Dans mon parcours de rôliste, Shadowrun s’impose comme le flop le plus marquant…
En 1988 sort le jeu de rôle Cyberpunk qui s’inscrit dans le mouvement littéraire éponyme dont le représentant le plus connu est William Gibson avec Neuromancien (1984). L’année suivante, c’est au tour de la première édition de Shadowrun de voir le jour, torchée à la va-vite pour se glisser dans les pas de son concurrent. Trois ans plus tard, FASA Corporation publie une seconde mouture pour corriger (en partie) certains défauts, comme la complexité et la lourdeur des règles. Cette deuxième édition est traduite chez Descartes éditeur en 1993.
Est-ce un bon jeu ?…
Bof.
Même rectifiées, les règles de cette version sont tout sauf emballantes et restent complexes, ce qui a pas mal rebuté mes joueurs de l’époque (et moi aussi). À vouloir être trop précis, les mécanismes du jeu deviennent relous. La moindre action est aussi longue que compliquée à résoudre, ce qui casse chaque fois le rythme narratif du scénar. Trop de jet de trop de dés : on en balance par brouettes, dix, quinze, vingt, au point de se croire dans un jeu de figurines de Games Workshop.
Par contre, l’univers, au top !
L’an 2053 imaginée par Jordan Weisman et sa bande (Tom Dowd, Paul Hume, Bob Charrette et alii) au début des années 90 ressemble beaucoup à nos années 2020. Monde sale et pollué, inégalités sociales à un niveau inégalé, environnement violent, chômage, pauvreté, crime, mégacorporations qui font la pluie et le beau temps en chiant sur ce qu’il reste des structures étatiques… On se croirait dans le film Blade Runner. Ou dans notre réalité de maintenant, on n’est pas trop dépaysé… Un poil en avance sur le plan technologique, l’univers de Shadowrun comporte une Matrice (mélange d’Internet et de réalité virtuelle). On peut pas plus cyberpunk, entre anticipation, dystopie et polar. Sauf que voilà, mes joueurs n’étaient pas trop porté sur le genre…

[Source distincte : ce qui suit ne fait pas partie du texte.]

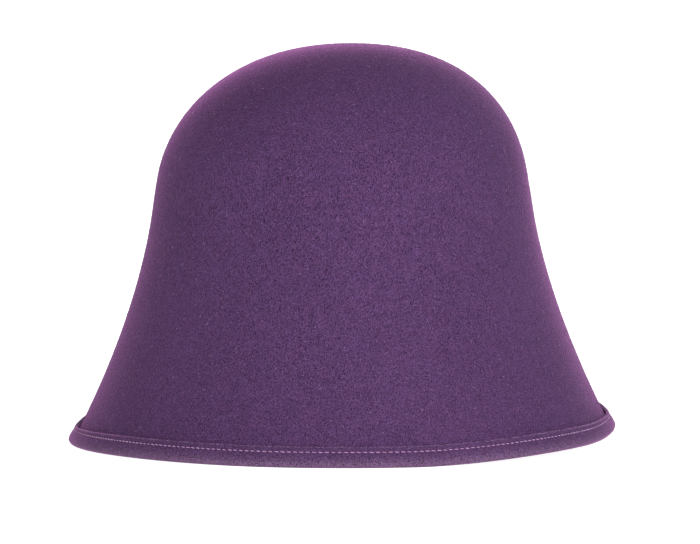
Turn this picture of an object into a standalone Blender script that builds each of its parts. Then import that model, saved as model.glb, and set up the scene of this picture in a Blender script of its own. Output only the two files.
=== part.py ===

Particularité de Shadowrun par rapport à d’autres jeux de rôle sur le créneau du futur proche avec beaucoup de no future dedans (Cyberpunk, Berlin XVIII), la présence de magie. Pour la faire courte, le monde a connu l’Éveil, qui a vu la magie se réactiver, d’anciennes créatures comme les dragons pointer le bout du museau après avoir roupillé des millénaires, et enfin des mutations parmi la population, dont une partie s’est changée en orks, nains, trolls et elfes. L’intérêt de Shadowrun vient de là : avoir combiné l’éphémère genre cyberpunk avec le genre montant de l’urban fantasy pour proposer quelque chose d’inédit ou en tout cas d’assez rare à l’époque tous médias confondus pour sortir des sentiers battus. Sauf que pas de bol, mes joueurs n’étaient pas portés sur l’urban fantasy et pas davantage sur le mélange des genres.
À l’arrivée, entre la complexité des règles et la mayonnaise de l’univers qui n’a pas pris auprès du groupe, l’expérience Shadowrun n’aura pas été fabuleuse en termes de jeu. Le groupe se composait de trois persos bourrins, parce que les joueurs ne voulaient pas s’enquiquiner avec les règles de magie et de matrice. Leur méthode pour venir à bout d’un scénar consistait à tout désintégrer sur leur passage : cible, ennemis, amis, commanditaire de leur mission (dans le doute, des fois qu’il essaierait de les enfler…). Un cataclysme à la Demolition Man, la finesse de Judge Dredd, une ambiance de sérieux digne des Ailes de l’enfer. Bon, après, l’expérience n’a pas été horrible non plus, on aura bien rigolé et pour un jeu, c’est quand même le principal. On sera juste passé à côté du truc. Faut dire aussi qu’on était très jeunes et que, du côté de mes joueurs, aucun ne disposait des références pour profiter de Shadowrun, faute d’avoir lu les bouquins ou vu les films qui l’ont inspiré.
Je ne sais pas du tout où en est le jeu aujourd’hui. À sa sixième édition me dit Wikipedia, c’est donc qu’il doit encore avoir assez de fans pour tourner. Ce qui est sûr, c’est qu’à l’époque, Shadowrun était un des jeux les plus riches en termes d’univers proposé.